Records from a data collection:
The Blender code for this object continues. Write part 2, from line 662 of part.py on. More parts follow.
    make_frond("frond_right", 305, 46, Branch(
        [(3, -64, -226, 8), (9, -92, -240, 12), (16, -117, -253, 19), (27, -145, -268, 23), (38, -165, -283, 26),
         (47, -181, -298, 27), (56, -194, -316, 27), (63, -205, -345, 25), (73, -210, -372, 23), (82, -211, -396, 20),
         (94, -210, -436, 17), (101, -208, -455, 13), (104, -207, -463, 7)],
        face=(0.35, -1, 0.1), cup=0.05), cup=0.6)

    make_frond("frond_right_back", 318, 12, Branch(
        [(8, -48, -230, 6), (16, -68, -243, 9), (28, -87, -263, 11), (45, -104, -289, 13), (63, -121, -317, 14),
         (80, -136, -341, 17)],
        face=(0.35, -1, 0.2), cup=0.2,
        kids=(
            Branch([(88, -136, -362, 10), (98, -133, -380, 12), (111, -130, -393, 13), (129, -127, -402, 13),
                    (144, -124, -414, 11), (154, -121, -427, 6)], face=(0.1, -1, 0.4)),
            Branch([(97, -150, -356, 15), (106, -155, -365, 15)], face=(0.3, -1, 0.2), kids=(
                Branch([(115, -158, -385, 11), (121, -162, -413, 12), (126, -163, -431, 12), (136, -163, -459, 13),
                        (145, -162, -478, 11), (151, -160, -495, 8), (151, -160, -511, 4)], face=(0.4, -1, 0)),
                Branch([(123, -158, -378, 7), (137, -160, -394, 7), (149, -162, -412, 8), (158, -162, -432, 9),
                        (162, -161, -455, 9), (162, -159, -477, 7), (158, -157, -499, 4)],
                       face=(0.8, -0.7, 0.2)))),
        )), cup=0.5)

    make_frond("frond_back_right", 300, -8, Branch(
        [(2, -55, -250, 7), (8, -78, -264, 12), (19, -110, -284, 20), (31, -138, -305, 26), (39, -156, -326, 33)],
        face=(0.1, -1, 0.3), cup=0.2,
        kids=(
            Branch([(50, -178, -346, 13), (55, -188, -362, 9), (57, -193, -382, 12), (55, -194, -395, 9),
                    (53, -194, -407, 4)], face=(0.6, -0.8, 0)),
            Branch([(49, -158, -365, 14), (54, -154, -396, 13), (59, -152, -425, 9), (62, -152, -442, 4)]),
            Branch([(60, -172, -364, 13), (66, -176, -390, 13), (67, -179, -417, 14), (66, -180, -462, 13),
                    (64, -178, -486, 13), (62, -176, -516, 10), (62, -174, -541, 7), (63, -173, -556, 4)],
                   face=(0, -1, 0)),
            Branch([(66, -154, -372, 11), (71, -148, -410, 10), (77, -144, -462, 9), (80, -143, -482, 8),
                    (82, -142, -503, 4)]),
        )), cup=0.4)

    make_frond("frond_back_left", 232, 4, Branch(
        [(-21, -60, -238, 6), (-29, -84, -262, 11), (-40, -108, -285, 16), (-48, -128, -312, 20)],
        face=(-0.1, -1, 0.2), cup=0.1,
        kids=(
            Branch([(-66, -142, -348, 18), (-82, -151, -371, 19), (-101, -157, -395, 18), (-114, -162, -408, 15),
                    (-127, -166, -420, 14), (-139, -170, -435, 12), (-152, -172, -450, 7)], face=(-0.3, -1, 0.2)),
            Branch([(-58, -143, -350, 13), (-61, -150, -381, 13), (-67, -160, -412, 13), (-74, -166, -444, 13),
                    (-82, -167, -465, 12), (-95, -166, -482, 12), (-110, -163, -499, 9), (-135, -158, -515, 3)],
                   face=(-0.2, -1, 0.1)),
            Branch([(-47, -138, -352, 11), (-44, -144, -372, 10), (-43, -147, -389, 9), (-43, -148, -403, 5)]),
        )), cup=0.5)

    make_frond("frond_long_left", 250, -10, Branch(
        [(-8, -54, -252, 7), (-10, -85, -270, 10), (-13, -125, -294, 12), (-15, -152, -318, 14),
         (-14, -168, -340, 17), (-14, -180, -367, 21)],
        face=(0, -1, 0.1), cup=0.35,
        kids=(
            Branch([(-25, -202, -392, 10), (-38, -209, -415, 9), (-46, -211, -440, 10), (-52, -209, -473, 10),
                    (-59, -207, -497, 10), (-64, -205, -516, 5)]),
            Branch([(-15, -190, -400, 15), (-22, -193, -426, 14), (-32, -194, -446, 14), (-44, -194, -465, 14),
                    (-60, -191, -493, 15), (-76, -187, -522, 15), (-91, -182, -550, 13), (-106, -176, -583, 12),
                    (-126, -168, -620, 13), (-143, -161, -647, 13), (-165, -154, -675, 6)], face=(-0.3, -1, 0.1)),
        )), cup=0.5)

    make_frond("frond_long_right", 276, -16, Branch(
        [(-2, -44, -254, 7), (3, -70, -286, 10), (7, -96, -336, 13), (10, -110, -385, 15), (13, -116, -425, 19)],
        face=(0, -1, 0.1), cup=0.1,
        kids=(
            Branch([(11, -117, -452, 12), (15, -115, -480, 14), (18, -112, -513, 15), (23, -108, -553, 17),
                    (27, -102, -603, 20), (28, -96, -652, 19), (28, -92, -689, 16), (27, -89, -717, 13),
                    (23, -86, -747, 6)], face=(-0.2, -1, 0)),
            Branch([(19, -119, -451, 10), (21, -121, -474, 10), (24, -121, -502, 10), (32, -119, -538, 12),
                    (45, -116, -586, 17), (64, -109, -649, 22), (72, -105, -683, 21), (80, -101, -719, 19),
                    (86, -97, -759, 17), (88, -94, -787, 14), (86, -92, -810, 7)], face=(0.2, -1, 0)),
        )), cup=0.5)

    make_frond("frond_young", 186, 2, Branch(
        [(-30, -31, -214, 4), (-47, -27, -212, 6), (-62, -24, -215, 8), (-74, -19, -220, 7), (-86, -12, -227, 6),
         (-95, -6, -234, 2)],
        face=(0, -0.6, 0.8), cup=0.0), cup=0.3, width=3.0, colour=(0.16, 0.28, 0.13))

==

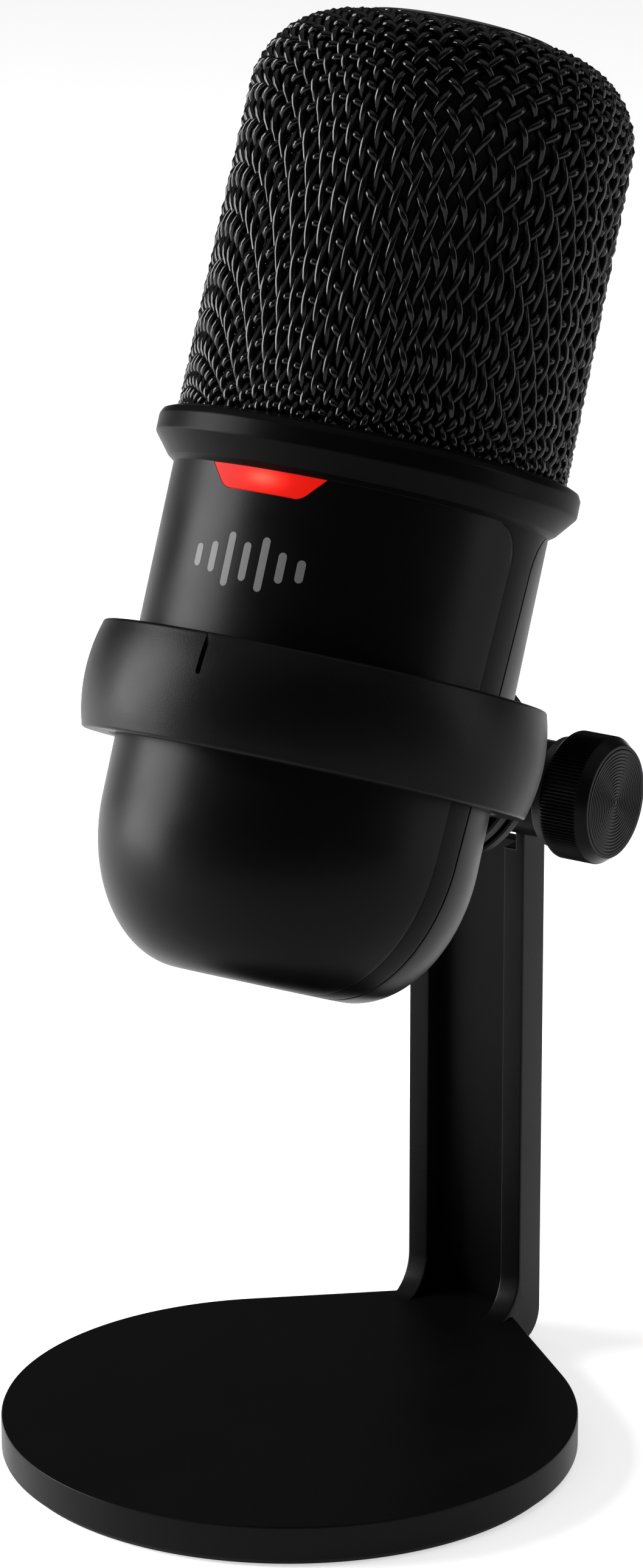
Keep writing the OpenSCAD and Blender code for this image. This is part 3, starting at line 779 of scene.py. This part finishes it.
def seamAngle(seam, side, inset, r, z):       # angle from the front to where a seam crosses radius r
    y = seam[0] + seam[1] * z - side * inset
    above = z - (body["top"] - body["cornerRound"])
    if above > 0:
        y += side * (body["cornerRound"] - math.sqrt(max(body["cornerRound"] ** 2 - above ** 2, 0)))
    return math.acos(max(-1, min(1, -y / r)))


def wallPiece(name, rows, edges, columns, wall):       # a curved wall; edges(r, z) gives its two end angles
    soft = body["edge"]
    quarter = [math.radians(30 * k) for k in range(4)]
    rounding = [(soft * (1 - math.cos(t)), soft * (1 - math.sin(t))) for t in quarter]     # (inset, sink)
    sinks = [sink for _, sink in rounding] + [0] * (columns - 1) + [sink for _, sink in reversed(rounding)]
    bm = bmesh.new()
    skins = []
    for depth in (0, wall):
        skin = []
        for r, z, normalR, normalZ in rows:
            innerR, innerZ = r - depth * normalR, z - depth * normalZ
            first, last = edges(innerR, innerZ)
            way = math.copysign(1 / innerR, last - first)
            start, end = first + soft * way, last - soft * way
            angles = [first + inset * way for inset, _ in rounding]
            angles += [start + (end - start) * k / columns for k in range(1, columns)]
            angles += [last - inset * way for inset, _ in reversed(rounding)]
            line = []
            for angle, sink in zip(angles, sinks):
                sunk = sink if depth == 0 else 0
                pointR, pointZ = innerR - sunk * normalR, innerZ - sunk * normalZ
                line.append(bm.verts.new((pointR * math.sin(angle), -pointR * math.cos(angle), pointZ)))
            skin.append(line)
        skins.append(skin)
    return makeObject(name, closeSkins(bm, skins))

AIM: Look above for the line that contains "The Blender code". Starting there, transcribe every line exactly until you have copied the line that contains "face=(0.35, -1, 0.1), cup=0.05), cup=0.6)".

SOLUTION FOR THIS EXERCISE:
The Blender code for this object continues. Write part 2, from line 662 of part.py on. More parts follow.
    make_frond("frond_right", 305, 46, Branch(
        [(3, -64, -226, 8), (9, -92, -240, 12), (16, -117, -253, 19), (27, -145, -268, 23), (38, -165, -283, 26),
         (47, -181, -298, 27), (56, -194, -316, 27), (63, -205, -345, 25), (73, -210, -372, 23), (82, -211, -396, 20),
         (94, -210, -436, 17), (101, -208, -455, 13), (104, -207, -463, 7)],
        face=(0.35, -1, 0.1), cup=0.05), cup=0.6)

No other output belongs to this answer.